Here, I use ANA_{N} to denote the sum kαN,k\sum_{k} \alpha_{N,k}. So the expectation is:

E[θjX]=nxn,j+αjk(n=1Nxn,k+αk).(21) \mathbb{E}[\theta_j \mid \mathbf{X}] = \frac{\sum_n x_{n,j} + \alpha_{j}}{\sum_{k} \left( \sum_{n=1}^{N} x_{n,k} + \alpha_k \right)}. \tag{21}

It’s messy notation, but you can think of the numerator as counting “successes” for the jj-th component or outcome, and the numerator as tracking all values. A cleaner notation is as follows. Let NjN_j denote the number of times xn,k=jx_{n,k} = j.
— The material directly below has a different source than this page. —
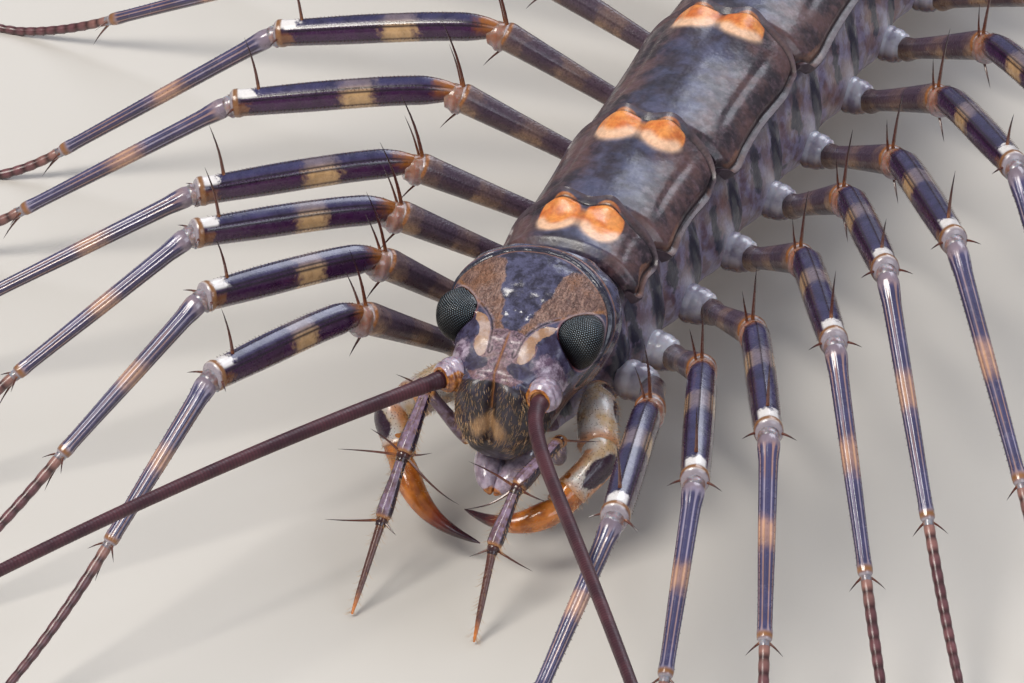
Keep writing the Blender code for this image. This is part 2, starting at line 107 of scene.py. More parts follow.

And clearly, the left term in the numerator can be written as NN, since each of NN observation x\mathbf{x} must sum to M=1M=1. Finally, writing the sum across αk\alpha_k as AA gives us

E[θjX]=Nj+αjNA.(21) \mathbb{E}[\theta_j \mid \mathbf{X}] = \frac{N_j + \alpha_j}{N - A}. \tag{21}

Again, we see that as more observations take the value jj, the marginal beta distribution—this expected value—shifts in favor of that outcome.

Categorial likelihood

As a final note, observe that a categorial random variable is just a multinomial random variable for a single trial,

xmulti(M=1,θ)xcat(θ).(22) \begin{aligned} \mathbf{x} &\sim \text{multi}(M=1, \boldsymbol{\theta}) \\ &\Downarrow \\ \mathbf{x} &\sim \text{cat}(\boldsymbol{\theta}). \end{aligned} \tag{22}

As such, all the derivations above are quite similar for a categorical–Dirichlet model. The only thing that changes are normalizing constants.